Helix
- Company type: Privately held company
- Industry: Genomics
- Founded: July 15, 2015
- Founders: Scott Burke, Justin Kao, James Lu
- Headquarters: San Mateo, California, United States
- Area served: United States
- Products: Genomic testing
- Number of employees: 150-200
- Website: www.helix.com

= Helix (genomics company) =

American population genomics company

Helix is an American population genomics company.

== History ==
Helix focuses on personal genomics and citizen science. Helix has a marketplace that offers applications created by approved partners. Helix handles sample collection, DNA sequencing, and secure data storage and partners develop on-demand products. Helix is headquartered in the San Francisco Bay Area and operates a sequencing laboratory in San Diego.

In 2016, Helix partnered with the National Geographic Society to sequence DNA for the Genographic Project.

In 2018, Helix partnered with the Desert Research Institute and Renown Institute of Health Innovation in support of the Healthy Nevada project, which offers free access to genomic sequencing to 40,000 residents of northern Nevada for health research.

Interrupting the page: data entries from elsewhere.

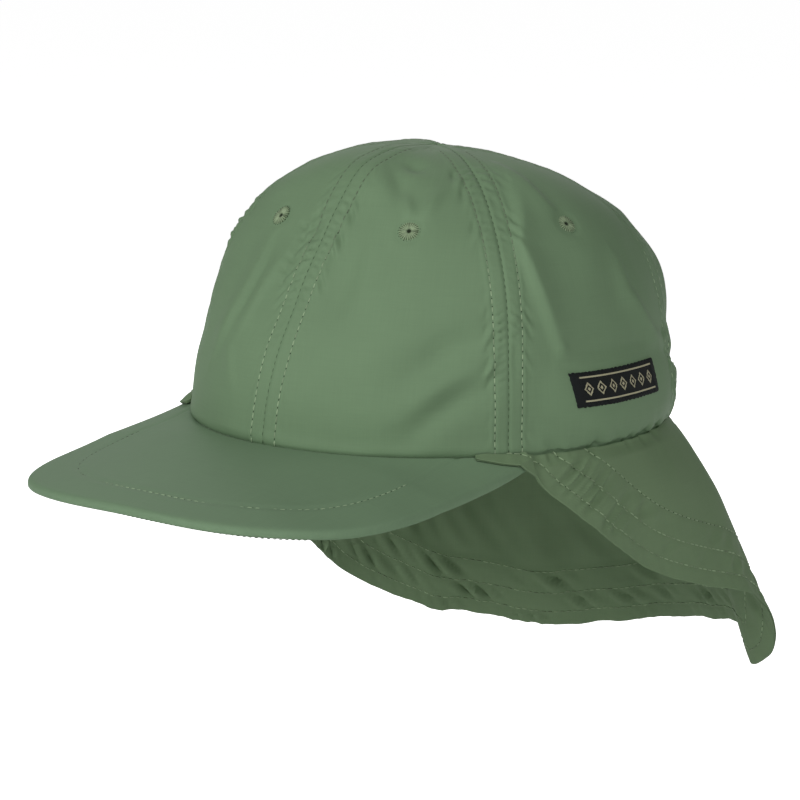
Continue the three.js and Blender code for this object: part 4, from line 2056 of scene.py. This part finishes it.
    def body(self) -> bpy.types.Object:
        """The cloth as a closed body, its hem turned under and its facing sewn on.

        Returns:
            The cloth as one object.
        """
        hem = self.outer[:, -1]
        down = unit(self.outer[:, -1] - self.outer[:, -3])
        normal = self.normals[:, -1]
        across = np.linalg.norm(self.outer[:, -1] - self.inner[:, -1], axis=-1)
        section = [hem + down * along - normal * (depth * across)[:, None]
                   for along, depth in self.hem_section]
        loops = np.concatenate([self.outer, np.stack(section, 1), self.inner[:, ::-1]], 1)
        fold = np.repeat(self.coords[:, -1:], len(self.hem_section), 1)
        coords = np.concatenate([self.coords, fold, self.coords[:, ::-1]], 1)
        return loop_mesh("flap_cloth", loops, coords)

    def stitch_paths(self, inside: bool) -> list[ThreadPath]:
        """Lines of stitching parallel to the hem, on one face of the cloth.

        Args:
            inside: whether the face is the one towards the neck.

        Returns:
            The paths.
        """
        face = self.inner if inside else self.outer
        normals = -self.normals if inside else self.normals
        paths = []
        for line in self.stitch_lines:
            columns, rows = [], []
            for i, gaps in enumerate(self.hem_gap):
                hits = np.nonzero((gaps[:-1] > line) & (gaps[1:] <= line))[0]
                if len(hits):
                    j = hits[-1]
                    columns.append(i)
                    rows.append(j + (gaps[j] - line) / (gaps[j] - gaps[j + 1]))
            columns, rows = np.array(columns, float), np.array(rows, float)
            paths.append(ThreadPath(sample_grid(face, columns, rows),
                                    unit(sample_grid(normals, columns, rows))))
        return paths


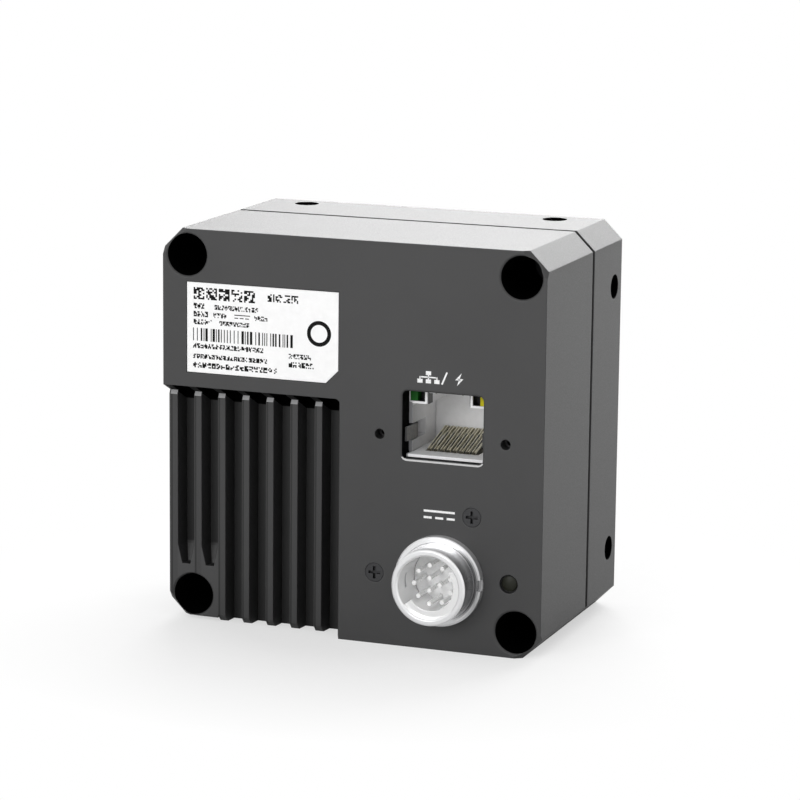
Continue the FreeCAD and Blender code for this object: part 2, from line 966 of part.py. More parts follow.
def make_interface_board():
    board = board_with_holes(cavity_outline(board_edge_gap), interface_board_depth, cover_screw_centres())
    left_part = block(
        -half_width,
        interface_board_left,
        interface_board_depth - past,
        interface_board_back + past,
        -half_height,
        half_height,
    )
    return board.cut(left_part)


def make_processor_chip():
    back = main_board_back + chip_height
    return centred_block(chip_centre_x, chip_centre_z, chip_size, chip_size, main_board_back, back)


def make_thermal_pad():
    front = main_board_back + chip_height
    return centred_block(
        chip_centre_x, chip_centre_z, thermal_boss_size, thermal_boss_size, front, thermal_boss_face
    )


def make_memory_chips():
    back = main_board_back + memory_height
    z = memory_bottom_z + memory_length / 2
    chips = []
    for inset in memory_insets:
        x = -half_width + inset
        chips.append(centred_block(x, z, memory_width, memory_length, main_board_back, back))
    return group(chips)


def board_link(x, depth_near, depth_far):
    """A pair of board connectors plugged together, with a waist where they meet."""
    middle = (depth_near + depth_far) / 2
    wide = centred_block(x, 0, board_link_width, board_link_length, depth_near, middle)
    narrow_width = board_link_width - 2 * board_link_wall
    narrow_length = board_link_length - 2 * board_link_wall
    narrow = centred_block(x, 0, narrow_width, narrow_length, middle, depth_far)
    return wide.fuse(narrow)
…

== Sequencing methodology ==
Helix uses NGS to sequence a proprietary assay called Exome+, a version of Exome sequencing which according to the company provides 100 times more data than was previously available. Exome+ includes all 22,000 protein-coding genes as well as additional regions known to be of interest. All samples are processed in Helix’s CLIA- and CAP-accredited sequencing lab powered by Illumina NGS technology, using the Exome+ assay.